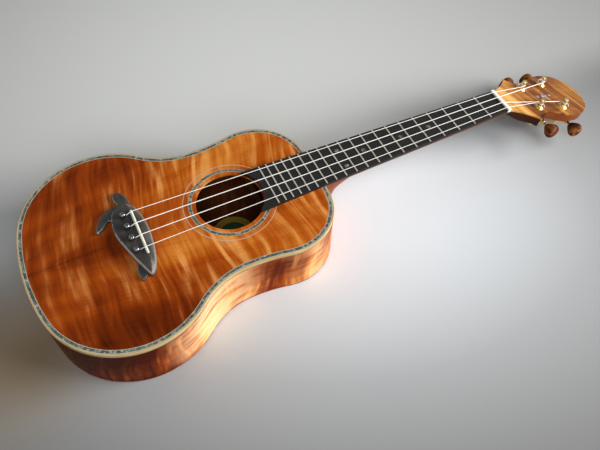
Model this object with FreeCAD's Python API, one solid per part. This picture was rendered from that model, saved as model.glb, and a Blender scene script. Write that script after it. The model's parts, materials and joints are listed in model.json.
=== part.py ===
import FreeCAD, Part
import math
import os

# Tenor ukulele. Millimetres, +Z up out of the soundboard, +X towards the head, +Y to the bass side.
# The origin lies on the flat back, on the centreline, midway between tail and heel.

Vec = FreeCAD.Vector
Y_AXIS = Vec(0, 1, 0)

# ---- Scale and frets -------------------------------------------------------------------------
SCALE_LENGTH = 432.0          # nut to the uncompensated bridge line
COMPENSATION = 2.8            # the saddle stands this much further back
FRET_COUNT = 20
BODY_FRET = 14                # fret at which the neck meets the body
BODY_FRET_SETBACK = 1.5       # that fret lies this far on the neck side of the body

# ---- Body outline: tangent arcs, given for half of a symmetric shape --------------------------
BODY_LENGTH = 309.0
BODY_DEPTH = 64.0
LOWER_BOUT_WIDTH = 238.2
LOWER_BOUT_FROM_TAIL = 89.8
TAIL_RADIUS = 223.0
UPPER_BOUT_WIDTH = 170.6
UPPER_BOUT_FROM_FRONT = 56.5  # also the radius of the upper bout, which runs into a flat front
WAIST_INSET = 5.9             # how far the waist lies inside the upper bout
WAIST_FROM_FRONT = 111.3

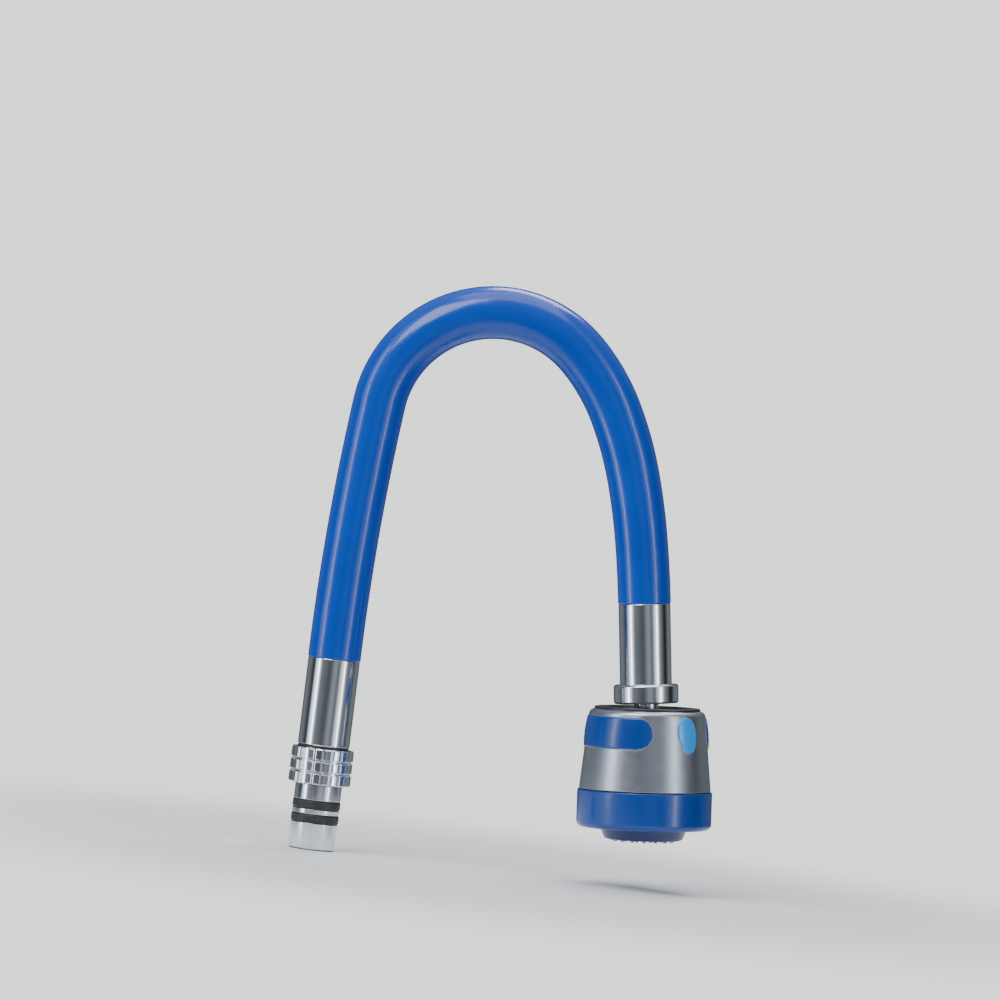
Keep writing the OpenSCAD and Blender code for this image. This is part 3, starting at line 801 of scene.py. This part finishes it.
def add_inlay(name, node, slot, outline, profile, angle, mid_z):
    """An inlay that stands for a CAD node, and the bead round it."""
    points, faces = inlay_mesh(outline, profile, angle, mid_z)
    piece = add_piece(name, placed(points, HEAD), faces, slot, "head", crease=60)
    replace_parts(piece, node)
    points, faces = bead_mesh(outline, angle, mid_z, outset=0.15, section=0.18)
    add_piece(f"{name}_bead", placed(points, HEAD), faces, "satin_bell", "head")


def make_inlays():
    """Two long grip pads round the bell and two small ovals between them."""
    pad_mid, pad_z, pad_r = math.radians(-41), 0.5, 6.0
    pad_half = math.radians(53) * bell_radius(pad_z) - pad_r
    oval_mid, oval_z = math.radians(-131), 0.7
    pad = slot_outline(pad_half, pad_r)
    oval = oval_outline(half_w=4.6, half_h=6.9, lean=math.radians(9), egg=0.08)
    pad_crown = crown(edge=0.45, height=0.75, sink=0.3, bevel=0.12)
    oval_crown = crown(edge=0.4, height=0.7, sink=0.3, bevel=0.16)
    for side, turn in (("front", 0.0), ("back", math.pi)):
        add_inlay(f"grip_pad_{side}", "grip_pads", "blue_grip",
                  pad, pad_crown, pad_mid + turn, pad_z)
        add_inlay(f"accent_oval_{side}", "accent_ovals", "cyan_inlay",
                  oval, oval_crown, oval_mid + turn, oval_z)


# ---- Spray face ----

def make_spray_face():
    """The mode ring, the nozzle plate with its nubs, and the aerator in the middle."""
    lip_r, outer, low, high = measure("mode_ring", HEAD)
    bore_r, lip_z = 22.05, high - 2
    turned_piece("mode_ring", [
        (bore_r, low, 0), (outer, low, 0.45), (outer, high, 2.2), (lip_r, high, 0.3),
        (lip_r, lip_z, 0), (bore_r, lip_z, 0)], HEAD, "blue_grip", "spray_face", segments=192)
    _, outer, low, high = measure("nozzle_plate", HEAD)
    skirt_r, face_r, floor_z = lip_r - 0.4, 14.2, high - 1.0
    well_r, hole_r = 12.8, 5.6
    turned_piece("nozzle_plate", [
        (well_r, low, 0), (outer, low, 0.2), (outer, low + 2, 0.2), (skirt_r, low + 2, 0),
        (skirt_r, high - 5, 0.6), (face_r + 0.9, high - 0.4, 1.0), (face_r - 0.4, high, 0.3),
        (face_r - 1.0, floor_z, 0.3), (hole_r + 1.3, floor_z, 0.2), (hole_r + 0.8, high - 0.2, 0.25),
        (hole_r, high - 0.2, 0.15), (hole_r, high - 1.5, 0), (well_r, high - 2.2, 0)],
        HEAD, "nozzle_blue", "spray_face")
    make_nubs(floor_z)
    inner, outer, low, high = measure("aerator_body", HEAD)
    turned_piece("aerator_body", [
        (inner, low, 0), (outer, low, 0), (outer, high, 0.3), (inner, high, 0.3)],
        HEAD, "chrome_fittings", "spray_face", segments=96)


def make_nubs(floor_z):
    """Soft spray nubs in two rings, each with a rounded lip and its outlet."""
    tip = measure("nozzle_mat", HEAD)[3]
    nub_r, hole_r, root_z = 0.75, 0.35, floor_z - 0.6
    foot_r = nub_r + 0.25
    outline = [
        (hole_r, root_z, 0), (foot_r, root_z, 0), (foot_r, floor_z + 0.1, 0.1),
        (nub_r, floor_z + 0.25, 0.1), (nub_r - 0.08, tip, 0.2), (hole_r, tip, 0.1)]
    points, faces = [], []
    for ring_r, count in ((8.6, 10), (11.6, 16)):
        for k in range(count):
            a = TAU * k / count
            nub, nub_faces = turned_points(outline, 16)
            faces += [tuple(i + len(points) for i in face) for face in nub_faces]
            points += [(x + ring_r * math.cos(a), y + ring_r * math.sin(a), z) for x, y, z in nub]
    piece = add_piece("spray_nubs", placed(points, HEAD), faces, "grey_nubs", "spray_face")
    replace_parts(piece, "nozzle_mat")


# ---- The scene ----

def finish_cad_nodes():
    """Gives every CAD node its material, for the ones that stay in view."""
    for part in frame["record"]["subparts"]:
        node = frame["nodes"][part["node"]]
        node.data.materials.clear()
        node.data.materials.append(LOOKS[part["material_slot"]])


make_camera()
make_world()
make_lights()
make_floor()
finish_cad_nodes()
make_neck()
make_inlet()
make_outlet()
make_top_cap()
make_bell()
make_inlays()
make_spray_face()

§ Direction
Repeat the data above, word for word.

§ Result
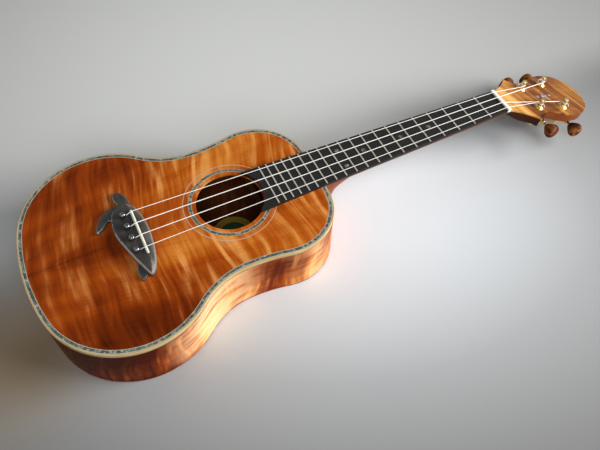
Model this object with FreeCAD's Python API, one solid per part. This picture was rendered from that model, saved as model.glb, and a Blender scene script. Write that script after it. The model's parts, materials and joints are listed in model.json.
=== part.py ===
import FreeCAD, Part
import math
import os

# Tenor ukulele. Millimetres, +Z up out of the soundboard, +X towards the head, +Y to the bass side.
# The origin lies on the flat back, on the centreline, midway between tail and heel.

Vec = FreeCAD.Vector
Y_AXIS = Vec(0, 1, 0)

# ---- Scale and frets -------------------------------------------------------------------------
SCALE_LENGTH = 432.0          # nut to the uncompensated bridge line
COMPENSATION = 2.8            # the saddle stands this much further back
FRET_COUNT = 20
BODY_FRET = 14                # fret at which the neck meets the body
BODY_FRET_SETBACK = 1.5       # that fret lies this far on the neck side of the body

# ---- Body outline: tangent arcs, given for half of a symmetric shape --------------------------
BODY_LENGTH = 309.0
BODY_DEPTH = 64.0
LOWER_BOUT_WIDTH = 238.2
LOWER_BOUT_FROM_TAIL = 89.8
TAIL_RADIUS = 223.0
UPPER_BOUT_WIDTH = 170.6
UPPER_BOUT_FROM_FRONT = 56.5  # also the radius of the upper bout, which runs into a flat front
WAIST_INSET = 5.9             # how far the waist lies inside the upper bout
WAIST_FROM_FRONT = 111.3

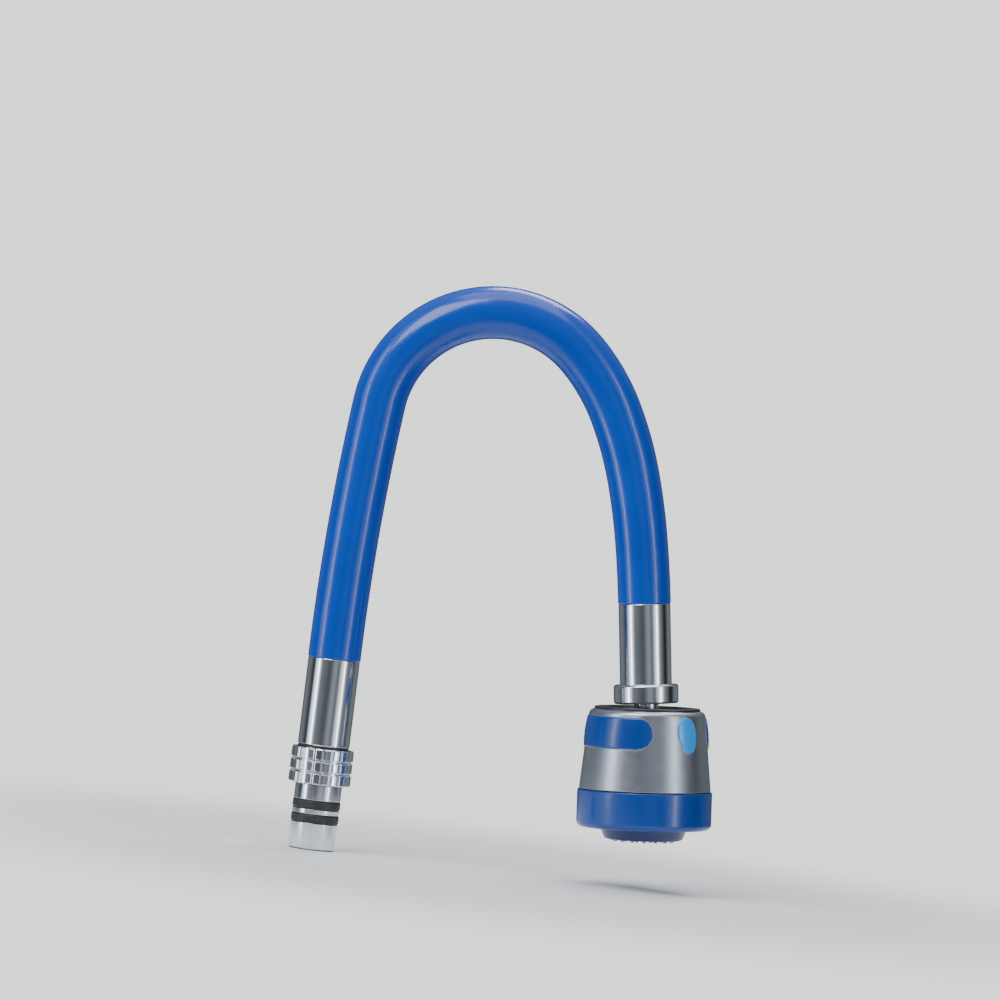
Keep writing the OpenSCAD and Blender code for this image. This is part 3, starting at line 801 of scene.py. This part finishes it.
def add_inlay(name, node, slot, outline, profile, angle, mid_z):
    """An inlay that stands for a CAD node, and the bead round it."""
    points, faces = inlay_mesh(outline, profile, angle, mid_z)
    piece = add_piece(name, placed(points, HEAD), faces, slot, "head", crease=60)
    replace_parts(piece, node)
    points, faces = bead_mesh(outline, angle, mid_z, outset=0.15, section=0.18)
    add_piece(f"{name}_bead", placed(points, HEAD), faces, "satin_bell", "head")


def make_inlays():
    """Two long grip pads round the bell and two small ovals between them."""
    pad_mid, pad_z, pad_r = math.radians(-41), 0.5, 6.0
    pad_half = math.radians(53) * bell_radius(pad_z) - pad_r
    oval_mid, oval_z = math.radians(-131), 0.7
    pad = slot_outline(pad_half, pad_r)
    oval = oval_outline(half_w=4.6, half_h=6.9, lean=math.radians(9), egg=0.08)
    pad_crown = crown(edge=0.45, height=0.75, sink=0.3, bevel=0.12)
    oval_crown = crown(edge=0.4, height=0.7, sink=0.3, bevel=0.16)
    for side, turn in (("front", 0.0), ("back", math.pi)):
        add_inlay(f"grip_pad_{side}", "grip_pads", "blue_grip",
                  pad, pad_crown, pad_mid + turn, pad_z)
        add_inlay(f"accent_oval_{side}", "accent_ovals", "cyan_inlay",
                  oval, oval_crown, oval_mid + turn, oval_z)


# ---- Spray face ----

def make_spray_face():
    """The mode ring, the nozzle plate with its nubs, and the aerator in the middle."""
    lip_r, outer, low, high = measure("mode_ring", HEAD)
    bore_r, lip_z = 22.05, high - 2
    turned_piece("mode_ring", [
        (bore_r, low, 0), (outer, low, 0.45), (outer, high, 2.2), (lip_r, high, 0.3),
        (lip_r, lip_z, 0), (bore_r, lip_z, 0)], HEAD, "blue_grip", "spray_face", segments=192)
    _, outer, low, high = measure("nozzle_plate", HEAD)
    skirt_r, face_r, floor_z = lip_r - 0.4, 14.2, high - 1.0
    well_r, hole_r = 12.8, 5.6
    turned_piece("nozzle_plate", [
        (well_r, low, 0), (outer, low, 0.2), (outer, low + 2, 0.2), (skirt_r, low + 2, 0),
        (skirt_r, high - 5, 0.6), (face_r + 0.9, high - 0.4, 1.0), (face_r - 0.4, high, 0.3),
        (face_r - 1.0, floor_z, 0.3), (hole_r + 1.3, floor_z, 0.2), (hole_r + 0.8, high - 0.2, 0.25),
        (hole_r, high - 0.2, 0.15), (hole_r, high - 1.5, 0), (well_r, high - 2.2, 0)],
        HEAD, "nozzle_blue", "spray_face")
    make_nubs(floor_z)
    inner, outer, low, high = measure("aerator_body", HEAD)
    turned_piece("aerator_body", [
        (inner, low, 0), (outer, low, 0), (outer, high, 0.3), (inner, high, 0.3)],
        HEAD, "chrome_fittings", "spray_face", segments=96)


def make_nubs(floor_z):
    """Soft spray nubs in two rings, each with a rounded lip and its outlet."""
    tip = measure("nozzle_mat", HEAD)[3]
    nub_r, hole_r, root_z = 0.75, 0.35, floor_z - 0.6
    foot_r = nub_r + 0.25
    outline = [
        (hole_r, root_z, 0), (foot_r, root_z, 0), (foot_r, floor_z + 0.1, 0.1),
        (nub_r, floor_z + 0.25, 0.1), (nub_r - 0.08, tip, 0.2), (hole_r, tip, 0.1)]
    points, faces = [], []
    for ring_r, count in ((8.6, 10), (11.6, 16)):
        for k in range(count):
            a = TAU * k / count
            nub, nub_faces = turned_points(outline, 16)
            faces += [tuple(i + len(points) for i in face) for face in nub_faces]
            points += [(x + ring_r * math.cos(a), y + ring_r * math.sin(a), z) for x, y, z in nub]
    piece = add_piece("spray_nubs", placed(points, HEAD), faces, "grey_nubs", "spray_face")
    replace_parts(piece, "nozzle_mat")


# ---- The scene ----

def finish_cad_nodes():
    """Gives every CAD node its material, for the ones that stay in view."""
    for part in frame["record"]["subparts"]:
        node = frame["nodes"][part["node"]]
        node.data.materials.clear()
        node.data.materials.append(LOOKS[part["material_slot"]])


make_camera()
make_world()
make_lights()
make_floor()
finish_cad_nodes()
make_neck()
make_inlet()
make_outlet()
make_top_cap()
make_bell()
make_inlays()
make_spray_face()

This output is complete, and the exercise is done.